それから一応言っておくと、おそらく地球観光中のミコトさんは女神様バージョンのミコトさんなので、スタイル抜群状態のミコトさんのはずだ。なのでまぁ、踏まれてもすぐに病院に行けばおそらく命は助かるはず。
「というか、あんまりあのときのことに触れるのはよくないよ。わりとミコトさんも気にしているみたいだし……」
「そのようですね。――まったくもって気にする必要はないと思うのですが」
「…………」
それもどうなのだ。あれで前世の僕が――佐々木氏がしっかり昇天しているのだ。別に気にしてほしいとは僕も思っていないけど、まったくもって気にする必要はないというのはどうなのだ。
「あれは事故ですし、ミコト様は悪くありません。なんなら悪いのはマスターですから」
「あ、うん、それは確かに」
まぁそういうことなら納得だ。そういう意味ではミコトさんが気にする必要はなかった。悪いのは僕だった。
「美人OLに鼻の下を伸ばして、スカートの中を覗き込もうとしたのですよね」
「それは違う」
だいぶ語弊がある。
……まぁ美人OLさんに鼻の下を伸ばしたところまではあっているかもしれないけど、別にスカートの中を覗き込もうとして滑り込んだわけではない。
「さておき、あんな事故もなかなかないだろうし、妹も違うと思うんだけどね。……試しに聞いてみようか? 実際に直接聞いてしまおう」
「なるほど? しかしアンナ叔母様は喋れませんが?」
「ふむ」
確かに妹は喋れない。とはいえ、もしも妹が異世界転生者で僕の言葉がわかるのならば、意思疎通のやり方などいくらでもあるはずだ。
「んー、妹よ」
「だー」
「もしも妹が異世界転生者だというのなら――ゆっくりまぶたを二回閉じてほしい」
「……口を塞がれて喋れない人質に質問するシチュエーションっぽいですね」
確かに映画とかのワンシーンっぽい。
さておき、とりあえず質問を伝え、妹がまばたきしないかじっと見つめてみるが――
「だー」
「うんうん」
こちらの質問はまるっきり意に介さず、妹は僕に手を伸ばし、僕の頬をぺちぺち叩いてくる。
「やっぱり違うんじゃない?」
「まぁ前世の記憶があるのなら、ここまで無邪気に赤ちゃんらしい振る舞いはできない気もします」
確かにそうだね。僕もそうだった。赤ちゃんらしい振る舞いに迷ったし、それであんまり喋らないことを母に心配された記憶もある。

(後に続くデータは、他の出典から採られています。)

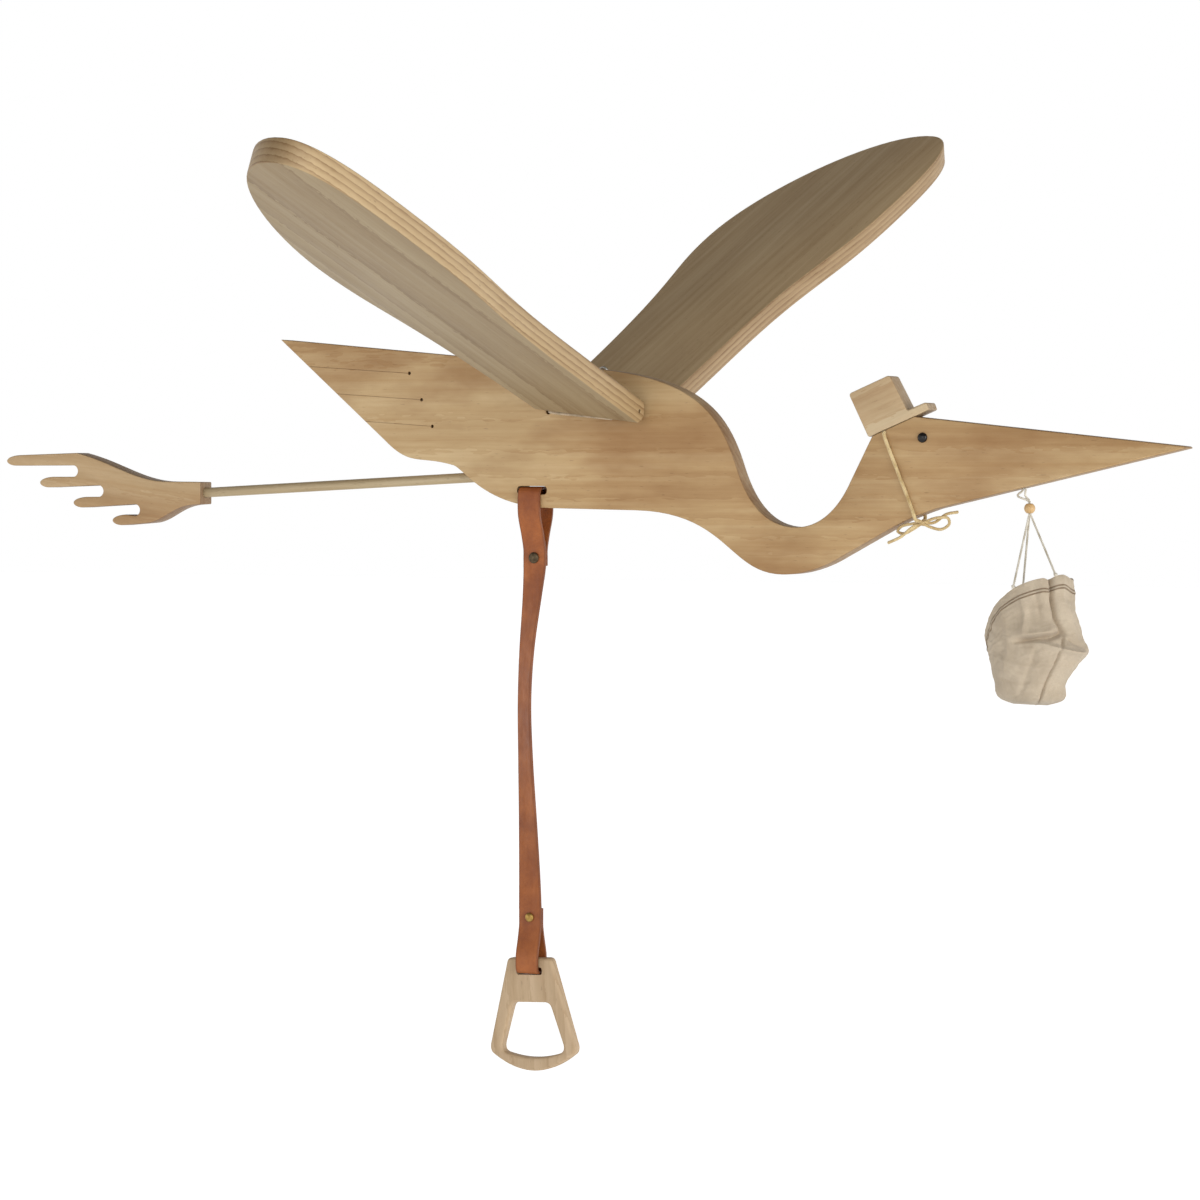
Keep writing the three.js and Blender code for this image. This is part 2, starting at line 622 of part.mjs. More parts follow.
// ---------------------------------------------------------------- the whole mobile

const mobile = new THREE.Group();
mobile.add(
  makeBody(),
  makeWing("wing_right", WING.right),
  makeWing("wing_left", WING.left),
  makeHingeCord(),
  makeLeg(),
  makeFoot(),
  makeHat(),
  makeHatCord(),
  makeEye("eye_right", -1),
  makeEye("eye_left", 1),
  makeStrap(),
  ...Object.entries(RIVETS).map(([name, rivet]) => makeRivet(name, rivet)),
  makeHandle(),
  makeBagCord(),
  makeBead(),
  makeBag(),
);

const hangingPoint = eyePoint(WING.right).add(eyePoint(WING.left)).multiplyScalar(0.5);
mobile.position.set(-hangingPoint.x, 0, -hangingPoint.z);

export default new THREE.Group().add(mobile);
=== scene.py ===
"""A flapping stork mobile: sawn pine boards, a dowel leg, a hat, a cloth bag and a pull strap.

Lengths are in metres. Most sizes are drawn in millimetres about the middle of the two wing
hinges, with x towards the beak and z upwards, and are brought into the frame by Datum.
"""

import json
import logging
import math
import random
from collections.abc import Callable, Iterator, Sequence
from contextlib import contextmanager
from dataclasses import dataclass, field, replace
from enum import Enum

import bpy
from mathutils import Euler, Matrix, Vector, noise


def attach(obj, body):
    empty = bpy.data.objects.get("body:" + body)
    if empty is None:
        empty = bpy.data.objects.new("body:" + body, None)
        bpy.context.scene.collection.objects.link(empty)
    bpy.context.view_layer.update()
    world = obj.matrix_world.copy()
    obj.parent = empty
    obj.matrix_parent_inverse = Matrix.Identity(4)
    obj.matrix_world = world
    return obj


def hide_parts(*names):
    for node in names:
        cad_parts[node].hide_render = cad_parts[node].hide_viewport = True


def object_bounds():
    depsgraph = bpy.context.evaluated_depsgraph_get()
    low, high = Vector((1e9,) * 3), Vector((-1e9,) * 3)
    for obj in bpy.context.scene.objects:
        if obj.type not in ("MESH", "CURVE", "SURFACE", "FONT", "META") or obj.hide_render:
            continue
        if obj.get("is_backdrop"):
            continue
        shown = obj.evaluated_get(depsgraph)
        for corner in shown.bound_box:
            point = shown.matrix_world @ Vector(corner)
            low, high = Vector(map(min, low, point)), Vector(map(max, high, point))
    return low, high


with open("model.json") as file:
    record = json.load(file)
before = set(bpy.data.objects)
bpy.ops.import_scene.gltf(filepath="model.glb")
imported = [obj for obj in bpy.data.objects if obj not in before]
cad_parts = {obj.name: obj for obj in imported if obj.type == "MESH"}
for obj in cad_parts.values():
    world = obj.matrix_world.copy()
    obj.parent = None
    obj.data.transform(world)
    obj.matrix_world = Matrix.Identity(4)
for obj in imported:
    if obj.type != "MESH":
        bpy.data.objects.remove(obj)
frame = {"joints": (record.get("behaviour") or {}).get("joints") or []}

log = logging.getLogger("stork")

MM = 0.001
Colour = tuple[float, float, float]
Flat = tuple[float, float]
Spot = tuple[float, float, float]
Piece = bpy.types.Object
Socket = bpy.types.NodeSocket


def srgb(*values: int) -> Colour:
    """The linear colour of display values.

    Args:
        *values: Red, green and blue, from 0 to 255.

    Returns:
        Linear red, green and blue.
    """
    shares = [value / 255 for value in values]
    return tuple(s / 12.92 if s <= 0.04045 else ((s + 0.055) / 1.055) ** 2.4 for s in shares)


def dim(colour: Colour, share: float) -> Colour:
    """A colour at a share of its brightness."""
    return tuple(share * part for part in colour)


def mm(x: float, y: float, z: float) -> Vector:
    """A point or a step in metres, from millimetres."""
    return Vector((x, y, z)) * MM


# ---------------------------------------------------------------- places and drawing


class Side(Enum):
    """A side of the bird, as the sign of y."""

    RIGHT = -1
    LEFT = 1


class Bond(Enum):
    """What is done with a second shape: it is cut away, or joined on."""

    CUT = "DIFFERENCE"
    JOIN = "UNION"


class Blend(Enum):
    """How one colour goes with another: laid over it, or multiplied by it."""

    OVER = "MIX"
    TIMES = "MULTIPLY"


class Datum:
    """The drawing's zero: the middle of the two wing hinges."""

    def __init__(self) -> None:
        """Reads the hinges' place from the frame's joints."""
        joints = {joint["child"]: joint for joint in frame["joints"]}
        right = Vector(joints["wing_right"]["pos_m"])
        left = Vector(joints["wing_left"]["pos_m"])
        self.origin: Vector = (right + left) / 2
        self.hinge_out: float = (left.y - right.y) / 2
        axis = Vector(joints["wing_left"]["axis"])
        self.drop: float = math.atan2(-axis.z, axis.x)

    def at(self, x: float, y: float, z: float) -> Vector:
        """A point drawn in millimetres about the hinges, in the frame."""
        return self.origin + mm(x, y, z)

    def upright(self, x: float = 0.0, z: float = 0.0, tilt: float = 0.0) -> Matrix:
        """The place of a board that stands in the bird's middle plane.

        Args:
            x: Millimetres towards the beak.
            z: Millimetres up.
            tilt: Degrees that the board is turned, nose up.

        Returns:
            A matrix from the board's own flat drawing to the frame.
        """
        turn = Matrix.Rotation(math.pi / 2, 4, "X") @ Matrix.Rotation(math.radians(tilt), 4, "Z")
        return Matrix.Translation(self.at(x, 0, z)) @ turn

    def wing(self, side: Side, lift: float) -> Matrix:
        """The place of a wing: its own x is the hinge line, and its own z the board's normal.

        Args:
            side: Which wing.
            lift: Degrees that its tip is raised.

        Returns:
            A matrix from the wing's own drawing to the frame.
        """
        turn = Euler((side.value * math.radians(lift), self.drop, 0)).to_matrix().to_4x4()
        place = self.origin + Vector((0, side.value * self.hinge_out, 0))
        return Matrix.Translation(place) @ turn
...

「そして、ここまで無邪気にお祖父様のシリーズを喜んだりはしない気がします」
「あー、まぁそうなんだろうねぇ……」
無邪気な赤ちゃんだからこそ喜べる物で、そうじゃなければ困惑と戸惑いしか生まないシリーズかもしれん……。
「……むしろ、これで本当に妹が異世界転生者だとしたら大変だ。今もしっかり冷静に論理的に僕を見ていることになるわけでしょう?」
「そうなりますね」
「父親の頭部を模した玩具を次々と開発して提供してくる兄とか……。やばい人だと思われてしまうじゃないか……」
冷静に論理的に考えて、やばい兄だと思われてしまう可能性が……。